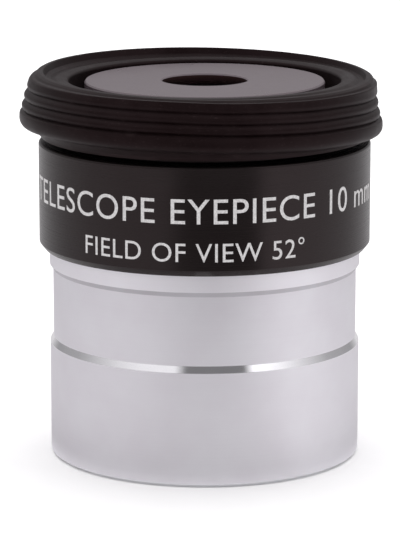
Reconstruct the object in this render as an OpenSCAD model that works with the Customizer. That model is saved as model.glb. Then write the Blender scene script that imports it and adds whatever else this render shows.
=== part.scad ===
// Telescope eyepiece with a four-lens symmetrical optic, standing on its barrel.
// Millimetres. Origin at the centre of the barrel's open end, +Z towards the eye.

/* [Barrel] */
// Diameter of the push-fit barrel
barrel_d = 31.7; // [31.2:0.05:32.2]
// Height of the shoulder that the housing screws down to
barrel_len = 21.4; // [21:0.1:24]
// Height of the full-diameter section at the open end
lower_len = 11.6; // [6:0.1:12]
// Height where the upper flange starts
flange_z = 19.7; // [16:0.1:20.5]
// Depth of the safety undercut
undercut_depth = 0.35; // [0.1:0.05:0.8]
// Bore of the barrel
barrel_bore_d = 27.1; // [26:0.1:27.4]
// Crest diameter of the internal filter thread
filter_thread_d = 27.84; // [27.6:0.01:28]
// Depth of the filter thread
filter_thread_len = 4.6; // [3:0.1:6]
// Diameter of the screwed spigot that enters the housing
spigot_d = 29.2; // [28.6:0.1:29.6]
// Length of the screwed spigot, which the housing climbs as it unscrews
spigot_len = 3.6; // [3:0.1:3.7]

/* [Housing] */
// Diameter of the body ring
ring_d = 33.74; // [33:0.02:35]
// Height of the body ring
ring_len = 10.85; // [10.5:0.05:13]
// Height of the chamfer under the body ring
ring_chamfer = 0.6; // [0.2:0.1:1]

/* [Eye end] */
// Diameter of the flat eye plate
plate_d = 24.34; // [24:0.02:25]
// Height of the eye plate above the body ring's top edge
plate_rise = 6.07; // [6:0.01:6.5]
// Diameter of the eye hole
eye_hole_d = 8.62; // [7.5:0.02:8.8]

/* [Eyecup] */
// Widest diameter of the folded skirt, at its rim
skirt_d = 36.84; // [36.6:0.02:38]
// Number of full ribs on the folded skirt above its rim
ribs = 3; // [2:1:3]
// Height of one rib
rib_pitch = 1.05; // [0.8:0.05:1.05]
// Depth of the grooves between ribs
rib_depth = 0.2; // [0.05:0.01:0.22]

/* [Optics] */
// Diameter of every lens
lens_d = 10; // [9.8:0.1:10]
// Radius of the weakly curved outer face of each doublet
outer_radius = 25; // [22:1:60]
// Radius of the cemented face of each doublet
cement_radius = 10.5; // [10.3:0.1:13]
// Radius of the inner face of each doublet
inner_radius = 12.48; // [12:0.02:16]
// Middle thickness of a crown lens
crown_t = 3.2; // [3.1:0.1:3.3]
// Middle thickness of a flint lens
flint_t = 1.2; // [1.1:0.1:1.3]
// Diameter of the field stop's opening
field_stop_d = 9.1; // [8.8:0.1:11]

/* [Hidden] */
$fn = 96;
seat_gap = 0.05;          // play between parts that seat on each other
lens_gap = 0.02;          // play between glass and its metal seats
lens_play = 0.03;         // radial play of a lens in the cell
doublet_gap = 0.4;        // air space between the two doublets, at the axis
cut = 0.5;                // overshoot of cutting solids

// Barrel
barrel_r = barrel_d / 2;
undercut_r = barrel_r - undercut_depth;
barrel_bore_r = barrel_bore_d / 2;
edge_chamfer = 0.35;
lower_bevel = 0.65;
upper_bevel = 0.5;
spigot_r = spigot_d / 2;
spigot_chamfer = 0.3;

// Heights up the housing
ring_z = barrel_len + seat_gap;
ring_top_z = ring_z + ring_len;
socket_z = barrel_len + spigot_len + 0.3;
web_z = ring_z + 5.95;
groove_z = ring_top_z + 0.45;
lip_z = groove_z + 1.35;
shoulder_z = lip_z + 0.8;
plate_z = ring_top_z + plate_rise;
plate_under_z = plate_z - 1.1;
neck_top_z = plate_under_z - 0.07;

// Radii up the housing
ring_r = ring_d / 2;
ring_edge = 0.12;
socket_r = spigot_r + seat_gap;
web_recess_r = 12.5;
neck_r = 14.6;
groove_r = 13.4;
lip_r = 14.3;
neck_tube_r = 10.85;
plate_r = plate_d / 2;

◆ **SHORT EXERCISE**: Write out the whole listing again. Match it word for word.

◆ **TASK RESULT**:
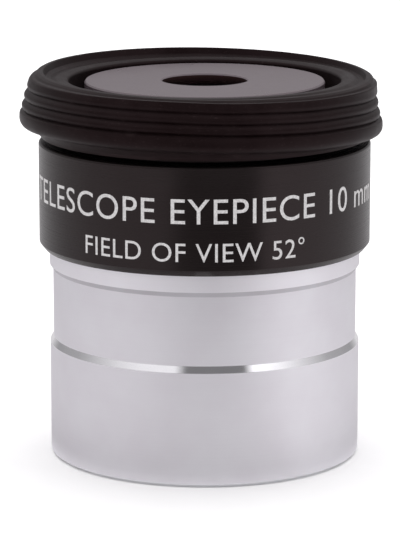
Reconstruct the object in this render as an OpenSCAD model that works with the Customizer. That model is saved as model.glb. Then write the Blender scene script that imports it and adds whatever else this render shows.
=== part.scad ===
// Telescope eyepiece with a four-lens symmetrical optic, standing on its barrel.
// Millimetres. Origin at the centre of the barrel's open end, +Z towards the eye.

/* [Barrel] */
// Diameter of the push-fit barrel
barrel_d = 31.7; // [31.2:0.05:32.2]
// Height of the shoulder that the housing screws down to
barrel_len = 21.4; // [21:0.1:24]
// Height of the full-diameter section at the open end
lower_len = 11.6; // [6:0.1:12]
// Height where the upper flange starts
flange_z = 19.7; // [16:0.1:20.5]
// Depth of the safety undercut
undercut_depth = 0.35; // [0.1:0.05:0.8]
// Bore of the barrel
barrel_bore_d = 27.1; // [26:0.1:27.4]
// Crest diameter of the internal filter thread
filter_thread_d = 27.84; // [27.6:0.01:28]
// Depth of the filter thread
filter_thread_len = 4.6; // [3:0.1:6]
// Diameter of the screwed spigot that enters the housing
spigot_d = 29.2; // [28.6:0.1:29.6]
// Length of the screwed spigot, which the housing climbs as it unscrews
spigot_len = 3.6; // [3:0.1:3.7]

/* [Housing] */
// Diameter of the body ring
ring_d = 33.74; // [33:0.02:35]
// Height of the body ring
ring_len = 10.85; // [10.5:0.05:13]
// Height of the chamfer under the body ring
ring_chamfer = 0.6; // [0.2:0.1:1]

/* [Eye end] */
// Diameter of the flat eye plate
plate_d = 24.34; // [24:0.02:25]
// Height of the eye plate above the body ring's top edge
plate_rise = 6.07; // [6:0.01:6.5]
// Diameter of the eye hole
eye_hole_d = 8.62; // [7.5:0.02:8.8]

/* [Eyecup] */
// Widest diameter of the folded skirt, at its rim
skirt_d = 36.84; // [36.6:0.02:38]
// Number of full ribs on the folded skirt above its rim
ribs = 3; // [2:1:3]
// Height of one rib
rib_pitch = 1.05; // [0.8:0.05:1.05]
// Depth of the grooves between ribs
rib_depth = 0.2; // [0.05:0.01:0.22]

/* [Optics] */
// Diameter of every lens
lens_d = 10; // [9.8:0.1:10]
// Radius of the weakly curved outer face of each doublet
outer_radius = 25; // [22:1:60]
// Radius of the cemented face of each doublet
cement_radius = 10.5; // [10.3:0.1:13]
// Radius of the inner face of each doublet
inner_radius = 12.48; // [12:0.02:16]
// Middle thickness of a crown lens
crown_t = 3.2; // [3.1:0.1:3.3]
// Middle thickness of a flint lens
flint_t = 1.2; // [1.1:0.1:1.3]
// Diameter of the field stop's opening
field_stop_d = 9.1; // [8.8:0.1:11]

/* [Hidden] */
$fn = 96;
seat_gap = 0.05;          // play between parts that seat on each other
lens_gap = 0.02;          // play between glass and its metal seats
lens_play = 0.03;         // radial play of a lens in the cell
doublet_gap = 0.4;        // air space between the two doublets, at the axis
cut = 0.5;                // overshoot of cutting solids

// Barrel
barrel_r = barrel_d / 2;
undercut_r = barrel_r - undercut_depth;
barrel_bore_r = barrel_bore_d / 2;
edge_chamfer = 0.35;
lower_bevel = 0.65;
upper_bevel = 0.5;
spigot_r = spigot_d / 2;
spigot_chamfer = 0.3;

// Heights up the housing
ring_z = barrel_len + seat_gap;
ring_top_z = ring_z + ring_len;
socket_z = barrel_len + spigot_len + 0.3;
web_z = ring_z + 5.95;
groove_z = ring_top_z + 0.45;
lip_z = groove_z + 1.35;
shoulder_z = lip_z + 0.8;
plate_z = ring_top_z + plate_rise;
plate_under_z = plate_z - 1.1;
neck_top_z = plate_under_z - 0.07;

// Radii up the housing
ring_r = ring_d / 2;
ring_edge = 0.12;
socket_r = spigot_r + seat_gap;
web_recess_r = 12.5;
neck_r = 14.6;
groove_r = 13.4;
lip_r = 14.3;
neck_tube_r = 10.85;
plate_r = plate_d / 2;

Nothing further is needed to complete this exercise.